YOUR SAY

Cops and robbers

You think a deregulated VET sector was a bridge too far?

Steve Goldberg
Lidcombe TAFE College

Picture this: a free-market ideologue with very close connections to a swag of politicians from the major parties, senior government policymakers and CEOs of blue-chip companies finds his beloved Beemer has had its windows smashed and tyres let down — again.

Furious, he goes to the local police station and happens to arrive just when there is a lull in activity at the front counter. The sergeant is at his desk having a cup of tea. Some officers are having a boisterous chat about the upcoming State of Origin.

Struggling to contain his anger at the momentary inactivity he sees, our ideologue makes a mental note to see that stations like this get “fixed”.

For him, police stations should always be a hive of activity. The crims are winning the war and the police response is to enjoy an undeserved coffee break rather than being out on the beat, collaring miscreants such as those who smashed his windscreen.

Clearly, the police force needs to improve productivity. It matters not a scrap to our ideologue that these officers are called to this dangerous and stressful job through a sense of vocation and a desire to perform a public service. The police service is a business, he is a customer and the customer service was poor.

A week later in Canberra he meets up with like-minded friends and insists there is a law and order crisis and the police force’s monopoly on law enforcement is the problem Holding Us Back. He has a PowerPoint presentation titled Tomorrow’s Policing with a model on how to fix this crisis once and for all:

  • Deregulate the police force. Instead of there being one state-run police force, invite private Law Enforcement Providers (LEPs) to tender for taxpayer funds to provide policing services.
  • Strip away components of the current requisite two-year associate degree qualification for police officers; all that namby-pamby criminology they study is superfluous. Create a new Certificate IV in Policing course available through private RTOs with a key focus on arresting and detaining. There is no minimum class attendance for this qualification and proof of ownership of a DVD box set of The Bill may count for some recognition of prior learning.
  • Ensure that RTOs tell would-be Certificate IV in Policing candidates that the course will be free, with opportunities for online self-paced learning and they will never need to pay back any VET FEE-HELP loans because they will never earn enough to do so.
  • Cease funding police stations and officer positions on the basis of where they are located or how busy they might be. State-run police stations are now merely government-owned LEPs in competition with private LEPs.

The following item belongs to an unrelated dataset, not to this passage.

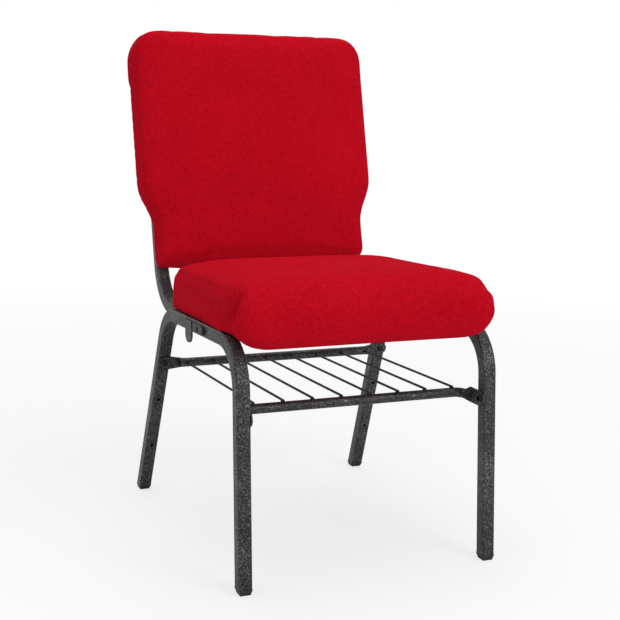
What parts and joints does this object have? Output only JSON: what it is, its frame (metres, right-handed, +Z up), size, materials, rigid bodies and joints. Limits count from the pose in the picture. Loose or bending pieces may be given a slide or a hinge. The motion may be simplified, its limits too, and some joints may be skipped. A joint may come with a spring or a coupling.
{
  "type": "conference chair",
  "caption": "Stacking conference chair: square steel tube frame, padded seat and back, wire book rack under the seat and fittings that link chairs in a row.",
  "frame": {"origin": "On the floor under the middle of the chair's bounding box.", "axes": "+Z up, the sitter faces -Y. Left and right in names are as seen from the front, so left is -X."},
  "size_m": [0.4634, 0.6568, 0.8539],
  "materials": {
    "frame_paint": "dark grey powder coat with fine silver veins",
    "wire_paint": "black powder coat",
    "black_plastic": "satin",
    "red_fabric": "woven upholstery with a fine speckle",
    "plywood": "unfinished plywood",
    "black_steel": "black oxide",
    "zinc": "bright zinc plate"
  },
  "bodies": {
    "root": {"left_seat_frame": "frame_paint", "right_seat_frame": "frame_paint", "left_upright": "frame_paint", "right_upright": "frame_paint", "front_cross_member": "frame_paint", "rear_cross_member": "frame_paint", "rack_front_bar": "frame_paint", "rack_rear_bar": "frame_paint", "ganging_tongue": "frame_paint", "ganging_loop": "frame_paint", "rack_wire_1": "wire_paint", "rack_wire_2": "wire_paint", "rack_wire_3": "wire_paint", "rack_wire_4": "wire_paint", "rack_wire_5": "wire_paint", "rack_wire_6": "wire_paint", "rack_wire_7": "wire_paint", "rack_wire_8": "wire_paint", "front_left_foot": "black_plastic", "front_right_foot": "black_plastic", "rear_left_foot": "black_plastic", "rear_right_foot": "black_plastic", "left_bumper": "black_plastic", "right_bumper": "black_plastic", "seat_cushion": "red_fabric", "back_cushion": "red_fabric", "back_rear_panel": "red_fabric", "back_hood": "red_fabric", "seat_board": "plywood", "back_board": "plywood", "seat_screws": "zinc", "back_screws": "zinc", "rack_inserts": "zinc", "bumper_screws": "black_steel", "rack_bolts": "black_steel"}
  },
  "joints": []
}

The Police Commissioner of the public LEP is rechristened The Business Owner. His salary is doubled, CEO-style, and his e-mail missives come thick and fast. Most contain expressions such as “it has never been a more exciting time to be involved in policing”.
  • Revamp how LEPs are funded. No station gets anything more than an allowance to fund basic utilities, tasers, pistols and uniforms. Salaries, petrol and siren amplifiers for police cars will now be paid from the contestable budget and 35 per cent of these funds are paid to stations for arrests. The remaining 65 per cent is paid upon convictions.
  • Create a new regulatory body and name it APSQA (Australian Policing Standards Quality Authority). Give three guys the power to check the electronic records and paper trails to ensure “fair play” in law enforcement and make binding decisions when there are disputes between LEPs and the public, or rather, “customers” as they are to be called.

A year later, the new service delivery model is implemented. Suddenly, arrests are happening everywhere. The first places hit as part of this new competitive model are towns and suburbs where there is a large Aboriginal or Middle Eastern population or wherever there are lots of housing commission flats. People with intellectual disabilities are rounded up in no time.

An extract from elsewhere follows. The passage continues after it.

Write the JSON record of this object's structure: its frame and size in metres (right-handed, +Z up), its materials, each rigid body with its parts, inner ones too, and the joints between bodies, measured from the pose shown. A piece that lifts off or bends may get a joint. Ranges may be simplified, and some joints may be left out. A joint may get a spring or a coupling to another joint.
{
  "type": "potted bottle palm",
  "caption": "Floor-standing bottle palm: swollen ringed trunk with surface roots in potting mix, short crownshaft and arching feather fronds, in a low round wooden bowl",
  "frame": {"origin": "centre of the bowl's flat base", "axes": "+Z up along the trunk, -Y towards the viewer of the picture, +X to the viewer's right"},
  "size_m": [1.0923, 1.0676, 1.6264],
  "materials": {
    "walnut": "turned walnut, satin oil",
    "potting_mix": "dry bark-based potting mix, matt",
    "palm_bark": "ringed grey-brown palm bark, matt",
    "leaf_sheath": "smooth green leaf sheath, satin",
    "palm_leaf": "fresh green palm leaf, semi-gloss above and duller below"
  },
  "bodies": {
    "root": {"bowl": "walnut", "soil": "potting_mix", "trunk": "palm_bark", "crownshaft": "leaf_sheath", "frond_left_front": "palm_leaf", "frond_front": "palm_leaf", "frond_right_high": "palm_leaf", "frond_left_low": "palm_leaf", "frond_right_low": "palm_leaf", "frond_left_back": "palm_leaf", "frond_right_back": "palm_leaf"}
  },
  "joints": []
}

Grumblings among concerned citizens are dismissed by the Police Minister. He exhorts the publicly-funded LEP officers to “stop whinging and get out there and compete. It is a level playing field.”

He tells the viewers that Gotcha, one of the best known LEPs in Matraville, has experienced significant organisational pain and now understands the incentive to play by the rules, having had its taxpayer funding frozen for a week over allegations by two 15-year-old customers being verballed for shoplifting, following an APSQA audit.

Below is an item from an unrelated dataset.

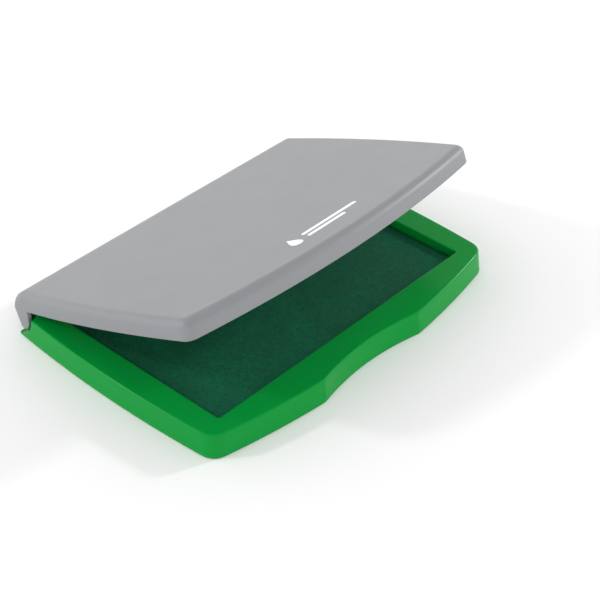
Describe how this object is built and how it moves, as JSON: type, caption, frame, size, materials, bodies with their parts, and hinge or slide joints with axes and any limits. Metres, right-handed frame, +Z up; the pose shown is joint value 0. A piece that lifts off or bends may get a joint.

A week later, the news reports that the millionaire CEO of Gotcha! is facing bankruptcy owing to taxation irregularities. He manages, however, to reach a confidential settlement with the ATO and pledges better corporate governance before suddenly selling his Gotcha! shares.

A few months pass and suddenly there he is again, running a new LEP from swish new premises at Barangaroo. The former police minister attends the opening of this new LEP and makes a speech telling everyone what a great Australian his mate is.